FASHION FOR GOOD AND TEXTILE EXCHANGE PUBLISH A TRACER USER GUIDE FOR TEXTILE INDUSTRY PLAYERS TO BOLSTER TRACEABILITY.
Amsterdam – Today Fashion for Good and Textile Exchange jointly release “The Textile Tracer Assessment”, a detailed guide of physical tracer technologies applicable to the textile supply chain. With the increasing importance placed on fibre provenance, authenticity and production, and the growing number of technologies available, the assessment provides fashion ecosystem stakeholders with an overview to evaluate and determine which tracer technologies would best suit their sustainability and operational needs.
This guide assesses promising physical tracer technologies applicable for improving traceability verification in the textile industry. Today, there is a lack of reliable verification for fibres, materials, and finished products. Scaling and further implementation of physical tracer technologies can help to address key industry challenges for traceability and help authenticate sustainability standards and certification.
“The Textile Tracer Assessment provides much needed analysis and guidance to the textile industry players seeking clarity and direction to better understand and implement physical tracing technologies in their supply chains. This is only the beginning of this collaborative project, as more technologies mature and improved capabilities are added, it will provide the industry with an indispensable tool for traceability implementation.” – Katrin Ley, Managing Director at Fashion for Good
The Textile Tracer Assessment is a tool for stakeholders across the supply chain from suppliers, to brands, to certification bodies, who are motivated to explore and implement physical tracer technologies to supplement existing traceability models.

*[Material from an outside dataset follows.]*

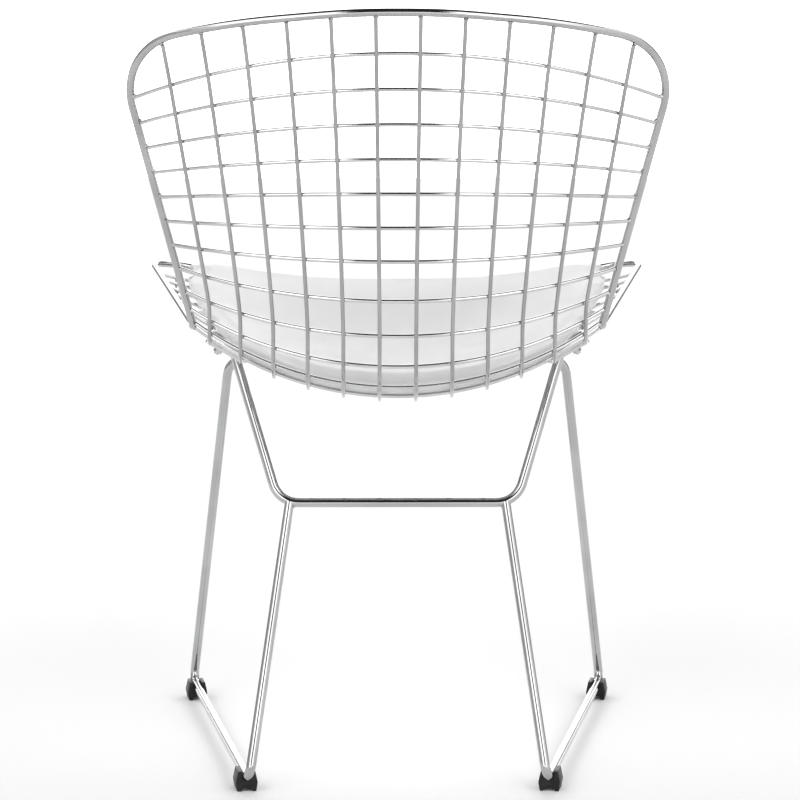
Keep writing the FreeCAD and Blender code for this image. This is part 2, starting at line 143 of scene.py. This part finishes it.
class Finish:
    """A node material that is built step by step."""

    def __init__(self, name):
        self.material = bpy.data.materials.new(name)
        self.material.use_nodes = True
        self.nodes = self.material.node_tree.nodes
        self.links = self.material.node_tree.links
        self.shader = self.nodes["Principled BSDF"]
        self.place = self.nodes.new("ShaderNodeTexCoord").outputs["Object"]

    def set(self, **values):
        for key, value in values.items():
            self.shader.inputs[key.replace("_", " ")].default_value = value

    def noise(self, scale, detail=3.0, roughness=0.5, stretch=(1, 1, 1)):
        mapping = self.nodes.new("ShaderNodeMapping")
        mapping.inputs["Scale"].default_value = stretch
        node = self.nodes.new("ShaderNodeTexNoise")
        node.inputs["Scale"].default_value = scale
        node.inputs["Detail"].default_value = detail
        node.inputs["Roughness"].default_value = roughness
        self.links.new(self.place, mapping.inputs["Vector"])
        self.links.new(mapping.outputs["Vector"], node.inputs["Vector"])
        return node.outputs["Fac"]

    def cells(self, scale):
        node = self.nodes.new("ShaderNodeTexVoronoi")
        node.inputs["Scale"].default_value = scale
        self.links.new(self.place, node.inputs["Vector"])
        return node.outputs["Distance"]

    def ramp(self, source, stops):
        node = self.nodes.new("ShaderNodeValToRGB")
        ramp = node.color_ramp.elements
        while len(ramp) < len(stops):
            ramp.new(0.5)
        for element, (position, value) in zip(ramp, stops):
            element.position = position
            grey = value if isinstance(value, tuple) else (value, value, value)
            element.color = (*grey, 1)
        self.links.new(source, node.inputs["Fac"])
        return node.outputs["Color"]

    def bump(self, source, depth, strength=1.0, under=None):
        node = self.nodes.new("ShaderNodeBump")
        node.inputs["Distance"].default_value = depth
        node.inputs["Strength"].default_value = strength
        self.links.new(source, node.inputs["Height"])
        if under is not None:
            self.links.new(under, node.inputs["Normal"])
        return node.outputs["Normal"]

    def link(self, source, socket):
        self.links.new(source, self.shader.inputs[socket])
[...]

BENCH MARKING KEY TECHNOLOGIES
Tracer technologies are solutions that analyse the microparticle composition of fibres, materials, and finished products (forensic tracers) OR apply tracer substances at a certain point in the supply chain, to be detected later to verify origin (additive tracers).

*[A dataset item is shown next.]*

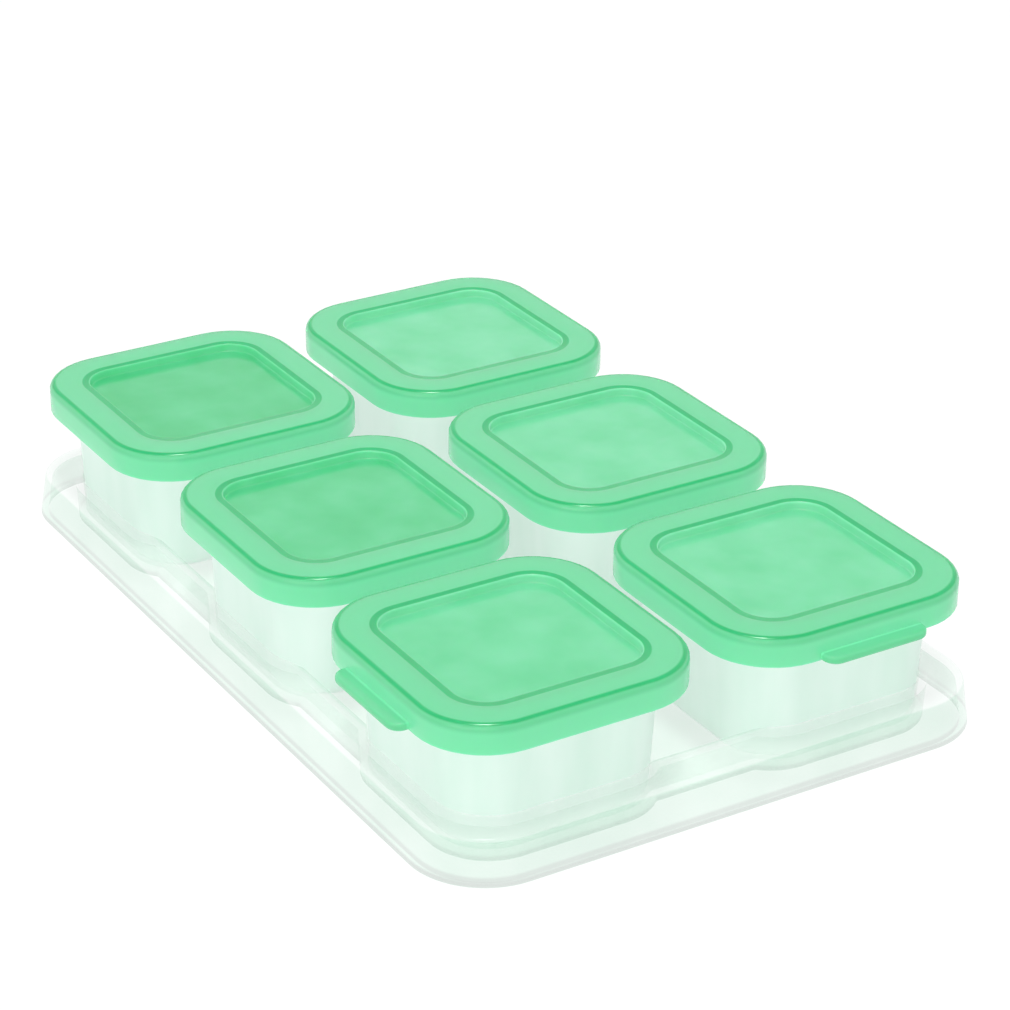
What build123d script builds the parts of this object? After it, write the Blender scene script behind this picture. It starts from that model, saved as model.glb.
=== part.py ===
from build123d import *
import os
from math import radians, tan

# A freezer storage set: a clear tray that holds a grid of square snap-lid cups.
# Millimetres, +Z up. The origin is the centre of the tray's footprint, at the level it stands on.
# +X runs along the tray's long side, so the columns follow X and the rows follow Y.
# Every cup is a piece of its own that stands on the tray's floor, and every lid sits on its cup's rim.

# ---- driving dimensions: the cup ----
CUP_BASE_SIDE = 50.8        # outside, across the flats, at the bottom
CUP_BASE_CORNER = 12.2      # corner radius of that square, seen from above
CUP_HEIGHT = 32.7
CUP_DRAFT = 3.2             # degrees that each wall leans out
CUP_WALL = 1.3
CUP_FLOOR = 1.6
CUP_HEEL = 2.4              # rounding where the wall meets the base
CUP_INSIDE_HEEL = 3.0       # rounding at the bottom of the hollow
FOOT_RING_WIDTH = 5.0       # flat ring that the cup stands on
FOOT_RECESS = 0.5           # how far the base is sunk inside that ring
RIM_REACH = 3.07            # how far the rim stands out from the wall, along the flats
RIM_CORNER = 14.5
RIM_THICKNESS = 2.0
RIM_EDGE = 0.5              # rounding of the rim's edges

# ---- driving dimensions: the lid ----
LID_HEIGHT = 7.0
LID_TOP = 1.6               # thickness of the flat band
LID_WALL = 1.6              # thickness of the skirt
LID_EDGE = 1.6              # rounding of the top outer edge
SKIRT_CLEARANCE = 0.6       # between the cup's rim and the inside of the skirt
BEAD_CLEARANCE = 0.3        # between the cup's rim and the snap bead
BEAD_HEIGHT = 0.9
BEAD_DROP = 0.5             # from the underside of the rim to the top of the bead
PLUG_CLEARANCE = 0.35       # between the sealing plug and the cup's mouth
PLUG_WALL = 1.1             # thickness of the plug's lip, below the panel
PLUG_DEPTH = 2.6
PANEL_INSET = 2.8           # from the outside of the plug to the edge of the sunken panel
PANEL_CORNER = 7.6
PANEL_DEPTH = 2.0
PANEL_THICKNESS = 1.4
PANEL_EDGE = 0.6            # rounding at the top and the foot of the panel's wall
TAB_WIDTH = 27.4            # pull tab, along the skirt
TAB_REACH = 4.0
TAB_THICKNESS = 2.0
TAB_CORNER = 3.4
TAB_EDGE = 0.6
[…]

The forensic tracer category includes isotope/elemental profiling tracers and DNA analysis tracers. The additive tracer category includes synthetic/artificial DNA tracers, ink/rare earth fluorescent tracers, and optical fingerprints (watermarks and prints).

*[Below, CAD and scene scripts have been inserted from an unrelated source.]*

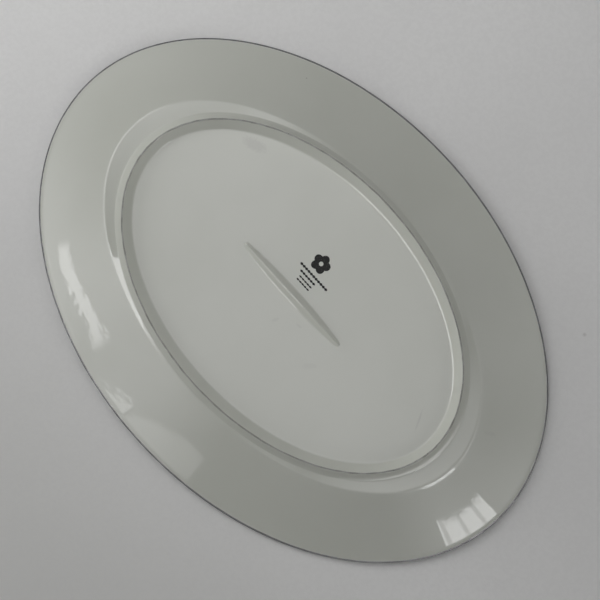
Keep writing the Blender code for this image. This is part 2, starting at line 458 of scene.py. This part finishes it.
def make_mark_print():
    material, tree, shader = new_material("black fired print")
    print_wear_and_painted_cloth_shade = faint(tree, patches(tree, scale=1500.0, low=0.55, high=0.75), 0.5)
    join(tree, blend(tree, print_wear_and_painted_cloth_shade, PRINT_BLACK, PRINT_WORN), shader.inputs["Base Color"])
    shader.inputs["Roughness"].default_value = 0.45
    shader.inputs["Specular IOR Level"].default_value = 0.10
    join(tree, glaze_ripple(tree), shader.inputs["Normal"])
    return material


def show_one_side(material, tree, shader, fade=None):
    """Make a sheet's back face clear, and fade its front between two distances from the middle."""
    geometry = add(tree, "ShaderNodeNewGeometry")
    clear = add(tree, "ShaderNodeBsdfTransparent")
    mix = add(tree, "ShaderNodeMixShader")
    hidden = geometry.outputs["Backfacing"]
    if fade:
        place = add(tree, "ShaderNodeTexCoord")
        length = add(tree, "ShaderNodeVectorMath", operation="LENGTH")
        join(tree, place.outputs["Object"], length.inputs[0])
        gone = ramp_between(tree, length.outputs["Value"], *fade)
        hidden = maths(tree, "MAXIMUM", hidden, gone)
    join(tree, hidden, mix.inputs[0])
    join(tree, shader.outputs[0], mix.inputs[1])
    join(tree, clear.outputs[0], mix.inputs[2])
    join(tree, mix.outputs[0], tree.nodes["Material Output"].inputs["Surface"])
    material.use_backface_culling = True


def make_cloth():
    material, tree, shader = new_material("pale cloth")
    shader.inputs["Roughness"].default_value = 0.9
    shader.inputs["Specular IOR Level"].default_value = 0.15
    broad = patches(tree, scale=6.0, low=0.30, high=0.70)
    fine = faint(tree, patches(tree, scale=420.0, low=0.40, high=0.60), 0.25)
    colour = blend(tree, fine, blend(tree, broad, CLOTH_WHITE, CLOTH_CREAM), CLOTH_GREY)
    place = add(tree, "ShaderNodeTexCoord")
    split = add(tree, "ShaderNodeSeparateXYZ")
    join(tree, place.outputs["Object"], split.inputs[0])
    # Painted shade: the cloth's colour darkens towards +Y in place of the light falling off across it
    print_wear_and_painted_cloth_shade = faint(tree, ramp_between(tree, split.outputs["Y"], *CLOTH_PAINTED_SHADE_SPAN), 0.75)
    colour = blend(tree, print_wear_and_painted_cloth_shade, colour, CLOTH_PAINTED_SHADE)
    crumbs = faint(tree, specks(tree, scale=30.0, radius=0.10, share=0.06), 0.6)
    colour = blend(tree, crumbs, colour, CLOTH_CRUMB)
    join(tree, colour, shader.inputs["Base Color"])
    folds = ripple(tree, broad=14.0, broad_height=1.6, fine=900.0, fine_height=0.10)
    join(tree, folds, shader.inputs["Normal"])
    show_one_side(material, tree, shader)
    return material


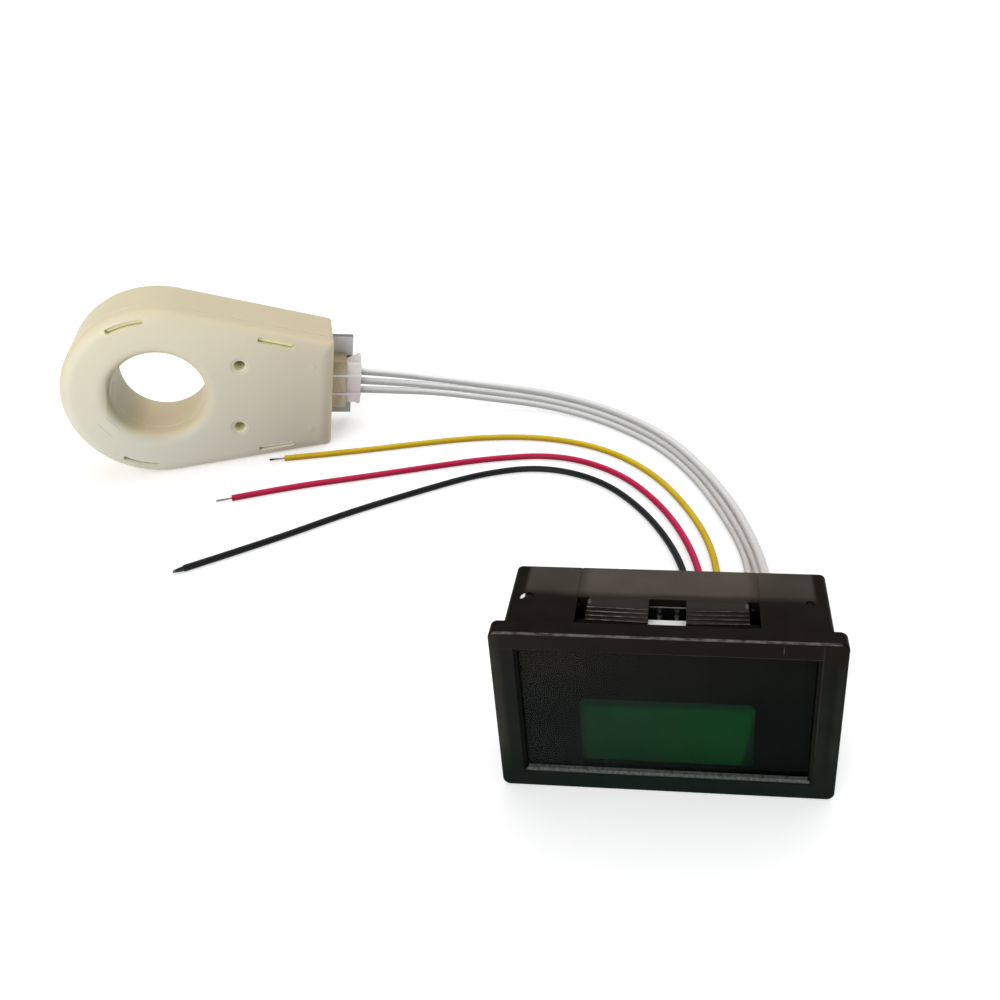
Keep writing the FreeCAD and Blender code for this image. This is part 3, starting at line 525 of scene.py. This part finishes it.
def board_grey():
    """The sensor's board: duller below, with a dark solder joint beside the header."""

    def solder(shader, colour):
        reach = shader.on_sensor(sensor_along)
        rise = shader.on_sensor(sensor_up)
        colour = shader.mix(shader.fade(rise, -2, -6, 0, 0.6), colour, (0.34, 0.4, 0.38))
        joint = shader.times(
            shader.within(reach, 41.4, 43.0, 0.25), shader.within(rise, 4.0, 5.2, 0.3),
            shader.facing(opposite(sensor_back)), shader.cloud(0.7, 3, 0.35, 0.6, 0.55, 1.0))
        return shader.mix(joint, colour, (0.05, 0.055, 0.06))
    return board("board_grey", (0.73, 0.735, 0.76), sensor_back, (0.2, 0.2, 0.18), 0.35, solder)


def header_tan():
    """Yellowed nylon, browner towards its upper end, with faint flow bands."""
    shader = Shader("header_tan", (0.5, 0.42, 0.3), 0.45, Subsurface_Weight=0.1,
                    Subsurface_Radius=(0.001, 0.001, 0.0005))
    upper = shader.fade(shader.on_sensor(sensor_up), 3, 6.2, 0, 0.8)
    bands = shader.cloud(0.9, 2, 0.35, 0.65, stretch=(1.6, 0.3, 0.3))
    lower = shader.mix(bands, (0.47, 0.405, 0.3), (0.57, 0.495, 0.375))
    shader.colour(shader.mix(upper, lower, (0.36, 0.29, 0.14)))
    shader.bump(shader.noise(0.4, 2), 0.008)
    return shader.material


def plug_white():
    """Milky nylon, white above and faintly lilac below."""
    shader = Shader("plug_white", (0.84, 0.8, 0.8), 0.4, Subsurface_Weight=0.2,
                    Subsurface_Radius=(0.0015, 0.0012, 0.001))
    lower = shader.fade(shader.on_sensor(sensor_up), 4, 0)
    milky = shader.mix(lower, (0.86, 0.85, 0.82), (0.74, 0.665, 0.71))
    shader.colour(shader.mix(shader.cloud(2.5, 3, 0.3, 0.7, 0, 0.15), milky, (0.7, 0.64, 0.66)))
    shader.bump(shader.noise(0.4, 2), 0.008)
    return shader.material


# The sensor's housing

trimmer_reach, trimmer_rise = 17.25, 7.8


def sensor_cream():
    """Cream plastic, with painted shade towards the socket and lower down, painted glow in the
    slots and holes, painted light at the seam, and two fine lines.
    """
    shader = Shader("sensor_cream", (0.78, 0.72, 0.56), 0.42, Specular_IOR_Level=0.3,
                    Subsurface_Weight=0.12, Subsurface_Radius=(0.004, 0.003, 0.0012))
    rise = shader.on_sensor(sensor_up)
    at = SimpleNamespace(
        reach=shader.on_sensor(sensor_along), depth=shader.on_sensor(sensor_back), rise=rise,
        low=shader.fade(rise, 16, -14), front=shader.facing(opposite(sensor_back), 0.35, 0.9))
    colour = cream_plain(shader, at)
    for layer in (cream_painted_glow, cream_seam_light, cream_lines):
        colour = layer(shader, at, colour)
    shader.colour(shader.mix(shader.cloud(12, 4, 0.3, 0.7, 0, 0.1), colour, (0.6, 0.55, 0.42)))
    shader.roughness(shader.cloud(3, 4, 0.3, 0.7, 0.36, 0.5))
    shader.bump(shader.noise(0.5, 3), 0.006)
    shader.bump(shader.noise(11, 2), 0.05)
    return shader.material


def cream_plain(shader, at):
    """Yellower on the sides, greener lower down; painted shade darkens the face lower down and
    towards the socket, the sides towards the socket, and the bore's wall.
    """
    # Painted shade towards the socket and lower down.
    lengthwise_shade = shader.fade(at.reach, -18, 30)
    shade_to_socket = shader.times(lengthwise_shade, shader.plus(0.5, shader.times(at.low, 0.5)))
    face = shader.mix(at.low, (0.88, 0.81, 0.605), (0.73, 0.725, 0.61))
    toned = shader.mix(at.low, (0.465, 0.41, 0.315), (0.475, 0.44, 0.37))
    side = shader.mix(lengthwise_shade, (0.78, 0.685, 0.454), (0.72, 0.61, 0.41))
    colour = shader.mix(at.front, side, shader.mix(shade_to_socket, face, toned))
    # Painted shade on the bore's wall.
    bore = shader.times(shader.facing(sensor_along, 0.3, 0.9),
                        shader.within(at.reach, -10.4, 5, 0.3), 0.85)
    return shader.mix(bore, colour, (0.34, 0.35, 0.25))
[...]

“Tracer technologies play an important role in connecting the forensic verified physical material to existing digital chain of custody. With the proliferation of innovations in this space, we are excited to provide the Textile Tracer Assessment as a starting guide to standards, suppliers and brands wanting to better understand this landscape. We look forward to the continued alignment and collaboration with technologies to strengthen material provenance and traceability in certified supply chains,” –
Evonne Tan, Data and Technology Director at Textile Exchange
STRENGTHENING VERIFICATION IN THE TEXTILE SUPPLY CHAIN
Current chain-of-custody processes fall short in physical/material authentications which may lead to false claims and the sourcing of fibres and materials with unchecked environmental risks. This report addresses the key challenges in both categories of tracer technologies, as well as how and where best they can be applied to strengthen chain-of-custody models and fibre/material integrity.
Tracer technologies can only facilitate the flow of information, and thus should be considered within a wider context of sustainability strategy. Physical tracer technologies work best when implemented in tandem with digital traceability, and are key to supplement site-level verification, and transactional-level verification providing robust, holistic and future-proofed traceability governance.
The Textile Tracer Assessment is just the start and will continue to expand – Fashion for Good and Textile Exchange are calling all tracer technologies related to the textile industry to join the Textile Tracer Assessment so that new and existing technologies and capabilities can be updated and showcased industry wide.